#### Stated problem:
Your task is to write out the complete listing exactly as it is shown.

#### Source data:
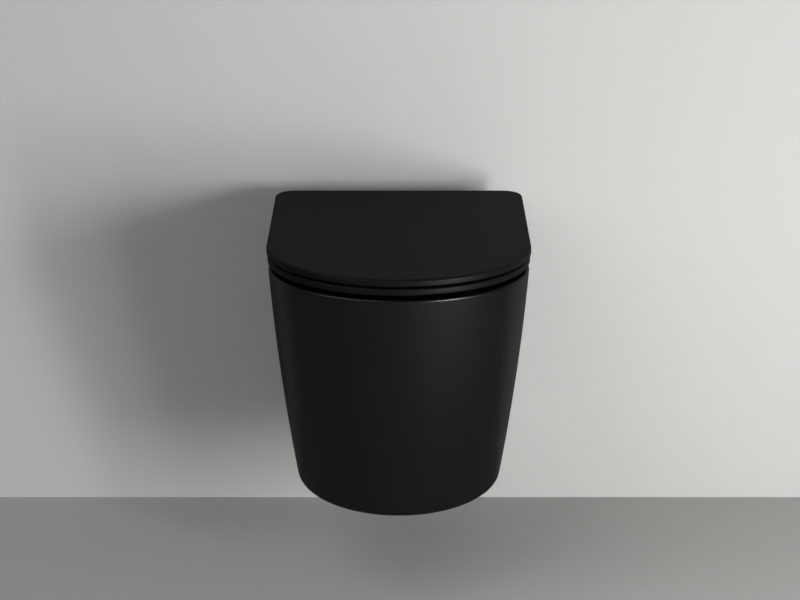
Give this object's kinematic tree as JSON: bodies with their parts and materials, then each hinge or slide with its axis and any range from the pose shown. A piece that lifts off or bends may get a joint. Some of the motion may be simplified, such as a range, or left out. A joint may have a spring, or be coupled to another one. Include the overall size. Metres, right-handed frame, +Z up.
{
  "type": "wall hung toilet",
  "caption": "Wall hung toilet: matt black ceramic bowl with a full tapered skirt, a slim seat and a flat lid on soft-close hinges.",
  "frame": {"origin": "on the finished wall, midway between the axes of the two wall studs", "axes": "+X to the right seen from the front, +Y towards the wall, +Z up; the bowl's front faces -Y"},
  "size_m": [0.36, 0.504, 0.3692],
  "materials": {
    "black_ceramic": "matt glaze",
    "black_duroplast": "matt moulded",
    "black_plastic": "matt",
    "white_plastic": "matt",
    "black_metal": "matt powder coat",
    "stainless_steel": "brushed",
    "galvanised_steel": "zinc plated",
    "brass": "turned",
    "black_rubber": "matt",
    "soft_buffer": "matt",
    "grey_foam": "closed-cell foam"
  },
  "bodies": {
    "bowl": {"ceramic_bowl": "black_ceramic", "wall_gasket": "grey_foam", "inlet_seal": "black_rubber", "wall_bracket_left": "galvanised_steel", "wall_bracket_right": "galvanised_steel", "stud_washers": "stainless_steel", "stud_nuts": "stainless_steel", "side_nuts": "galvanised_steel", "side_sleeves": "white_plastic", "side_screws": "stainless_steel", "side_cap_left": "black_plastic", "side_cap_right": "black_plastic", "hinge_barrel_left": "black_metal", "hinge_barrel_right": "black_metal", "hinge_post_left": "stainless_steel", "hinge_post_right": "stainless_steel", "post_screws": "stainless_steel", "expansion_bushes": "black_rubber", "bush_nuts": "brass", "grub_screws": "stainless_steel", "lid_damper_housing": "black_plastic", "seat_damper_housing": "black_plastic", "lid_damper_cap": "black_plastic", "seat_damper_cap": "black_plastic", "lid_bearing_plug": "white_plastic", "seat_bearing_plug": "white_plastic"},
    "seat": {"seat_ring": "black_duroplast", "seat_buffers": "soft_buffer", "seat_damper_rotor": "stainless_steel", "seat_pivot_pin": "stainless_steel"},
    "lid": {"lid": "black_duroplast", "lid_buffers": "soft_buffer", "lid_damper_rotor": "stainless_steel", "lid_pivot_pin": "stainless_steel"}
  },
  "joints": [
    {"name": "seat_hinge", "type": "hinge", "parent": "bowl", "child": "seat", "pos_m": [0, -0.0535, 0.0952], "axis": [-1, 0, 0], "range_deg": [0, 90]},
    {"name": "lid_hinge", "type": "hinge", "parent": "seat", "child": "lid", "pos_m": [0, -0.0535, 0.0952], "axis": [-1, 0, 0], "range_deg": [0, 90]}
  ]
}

#### Full answer:
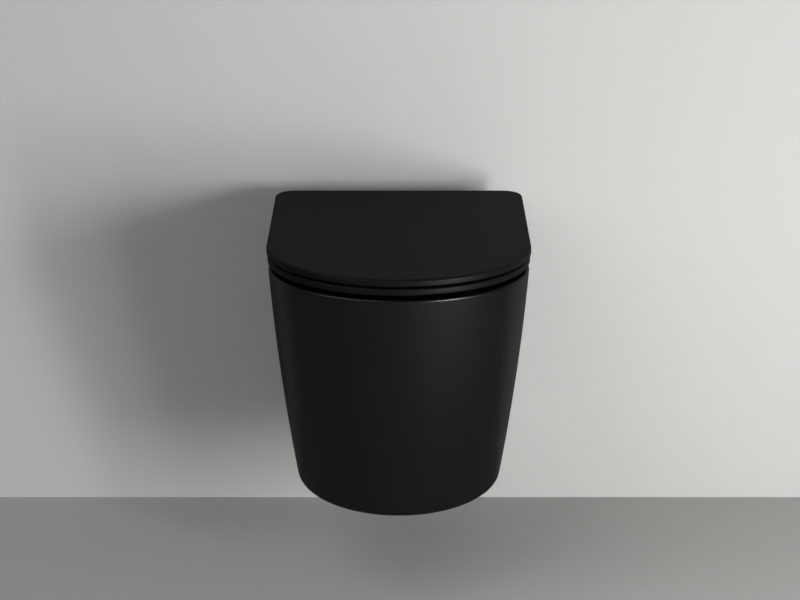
Give this object's kinematic tree as JSON: bodies with their parts and materials, then each hinge or slide with its axis and any range from the pose shown. A piece that lifts off or bends may get a joint. Some of the motion may be simplified, such as a range, or left out. A joint may have a spring, or be coupled to another one. Include the overall size. Metres, right-handed frame, +Z up.
{
  "type": "wall hung toilet",
  "caption": "Wall hung toilet: matt black ceramic bowl with a full tapered skirt, a slim seat and a flat lid on soft-close hinges.",
  "frame": {"origin": "on the finished wall, midway between the axes of the two wall studs", "axes": "+X to the right seen from the front, +Y towards the wall, +Z up; the bowl's front faces -Y"},
  "size_m": [0.36, 0.504, 0.3692],
  "materials": {
    "black_ceramic": "matt glaze",
    "black_duroplast": "matt moulded",
    "black_plastic": "matt",
    "white_plastic": "matt",
    "black_metal": "matt powder coat",
    "stainless_steel": "brushed",
    "galvanised_steel": "zinc plated",
    "brass": "turned",
    "black_rubber": "matt",
    "soft_buffer": "matt",
    "grey_foam": "closed-cell foam"
  },
  "bodies": {
    "bowl": {"ceramic_bowl": "black_ceramic", "wall_gasket": "grey_foam", "inlet_seal": "black_rubber", "wall_bracket_left": "galvanised_steel", "wall_bracket_right": "galvanised_steel", "stud_washers": "stainless_steel", "stud_nuts": "stainless_steel", "side_nuts": "galvanised_steel", "side_sleeves": "white_plastic", "side_screws": "stainless_steel", "side_cap_left": "black_plastic", "side_cap_right": "black_plastic", "hinge_barrel_left": "black_metal", "hinge_barrel_right": "black_metal", "hinge_post_left": "stainless_steel", "hinge_post_right": "stainless_steel", "post_screws": "stainless_steel", "expansion_bushes": "black_rubber", "bush_nuts": "brass", "grub_screws": "stainless_steel", "lid_damper_housing": "black_plastic", "seat_damper_housing": "black_plastic", "lid_damper_cap": "black_plastic", "seat_damper_cap": "black_plastic", "lid_bearing_plug": "white_plastic", "seat_bearing_plug": "white_plastic"},
    "seat": {"seat_ring": "black_duroplast", "seat_buffers": "soft_buffer", "seat_damper_rotor": "stainless_steel", "seat_pivot_pin": "stainless_steel"},
    "lid": {"lid": "black_duroplast", "lid_buffers": "soft_buffer", "lid_damper_rotor": "stainless_steel", "lid_pivot_pin": "stainless_steel"}
  },
  "joints": [
    {"name": "seat_hinge", "type": "hinge", "parent": "bowl", "child": "seat", "pos_m": [0, -0.0535, 0.0952], "axis": [-1, 0, 0], "range_deg": [0, 90]},
    {"name": "lid_hinge", "type": "hinge", "parent": "seat", "child": "lid", "pos_m": [0, -0.0535, 0.0952], "axis": [-1, 0, 0], "range_deg": [0, 90]}
  ]
}